Clang options could be wrong or redundant, adjust as necessary.
GCC doesn’t seem to do that in my experiments, either, just emitting a call to __popcountdi2, but that suggests I might simply be calling it wrong.

Solution

  • Are the ARM-to-NEON-to-ARM transitions so spectacularly slow, even on the A15, that it wouldn’t be worth it?

    Well you asked very right question.
    Shortly, yes, it's. It's slow and in most cases moving data between NEON and ARM CPU and vise-versa is a big performance penalty that over performance gain from using 'fast' NEON instructions.

    In details, NEON is a optional co-processor in ARMv7 based chips. ARM CPU and NEON work in parallel and I might say 'independently' from each other.
    Interaction between CPU and NEON co-processor is organised via FIFO. CPU places neon instruction in FIFO and NEON co-processor fetch and execute it. Delay comes at the point when CPU and NEON needs sync between each other. Sync is accessing same memory region or transfering data between registers.

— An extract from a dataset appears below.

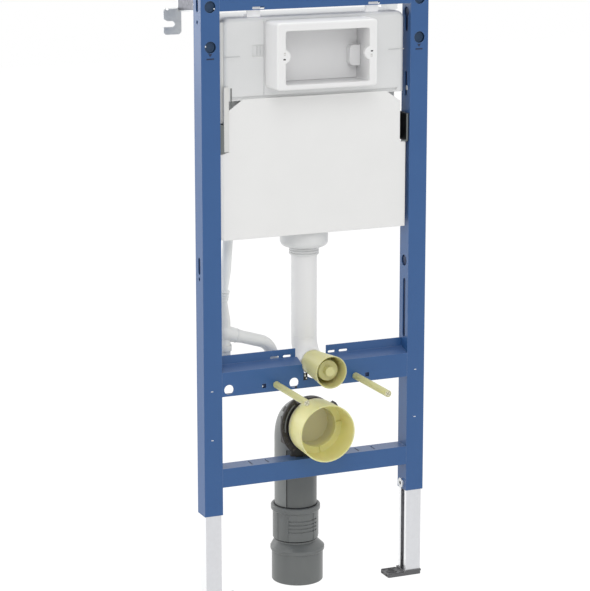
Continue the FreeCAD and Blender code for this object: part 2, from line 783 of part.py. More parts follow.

    So whole process of using vcnt would be something like:

    • ARM CPU placing vcnt into NEON FIFO
    • Moving data from CPU register into NEON register
    • NEON fetching vcnt from FIFO
    • NEON executing vcnt
    • Moving data from NEON register to CPU register

    And all that time CPU is simply waiting while NEON is doing it's work.
    Due to NEON pipelining, delay might be up to 20 cycles (if I remember this number correctly).

    Note: "up to 20 cycles" is arbitrary, since if ARM CPU has other instructions that does not depend on result of NEON computations, CPU could execute them.

    Conclusion: as a rule of thumb that's not worthy, unless you are manually optimise code to reduce/eliminate that sync delays.

    PS: That's true for ARMv7. ARMv8 has NEON extension as part of a core, so it's not relevant.